Strange, it seems, but perhaps a bit of history is in order. Sears Holdings, which now owns 73 per cent of Sears Canada, made a run at taking the Canadian concern private at $18 per share in 2006. That effort collapsed after a series of legal squabbles and regulatory intervention.
It was thought that Mr. Lampert would be back in the not-too-distant future with another bid. But it's been more than three years, and all Sears Holdings has done is chip away at Sears Canada's public float by buying out impatient shareholders, a few hundred thousand shares at a time.
That's left just a hardy little bunch in the minority, playing this waiting game. Bill Ackerman of Pershing Square Management, the chief obstacle to the last going-private transaction, owns 17.3 per cent of Sears Canada. That means JC Clark and its fellow shareholders own less than 10 per cent of the company.
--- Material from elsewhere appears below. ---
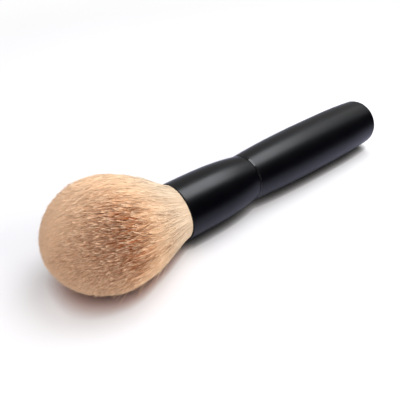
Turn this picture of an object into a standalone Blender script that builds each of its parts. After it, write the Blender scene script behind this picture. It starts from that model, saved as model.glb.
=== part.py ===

The curious result of these numbers is that a dividend would overwhelmingly benefit Lampert's Sears Holdings. Under Mr. Stewart's hypothetical scenario, roughly $125-million of a $175-million annual dividend would head back to headquarters in Hoffman Estates, Ill.
Better yet, Sears Holdings likely wouldn't have to pay tax on the payout. U.S. tax analyst Robert Willens notes that in this situation, Sears Holdings would be deemed to have paid a portion of Sears Canada's taxes. These "deemed taxes" then can be used as a credit against the U.S. tax attributable to the dividend.
It's hard to imagine what the holdup could be on sending this cash out to shareholders. Unless, of course, Sears Holdings foresees a situation when it owns 100 per cent of the shares, not 73 per cent, and can get 100 per cent of the cash, dividend or no. That suggests some sort of takeover premium which could further reward JC Clark and other minority shareholders - if they have the patience to keep watching all that cash stagnantly pile up.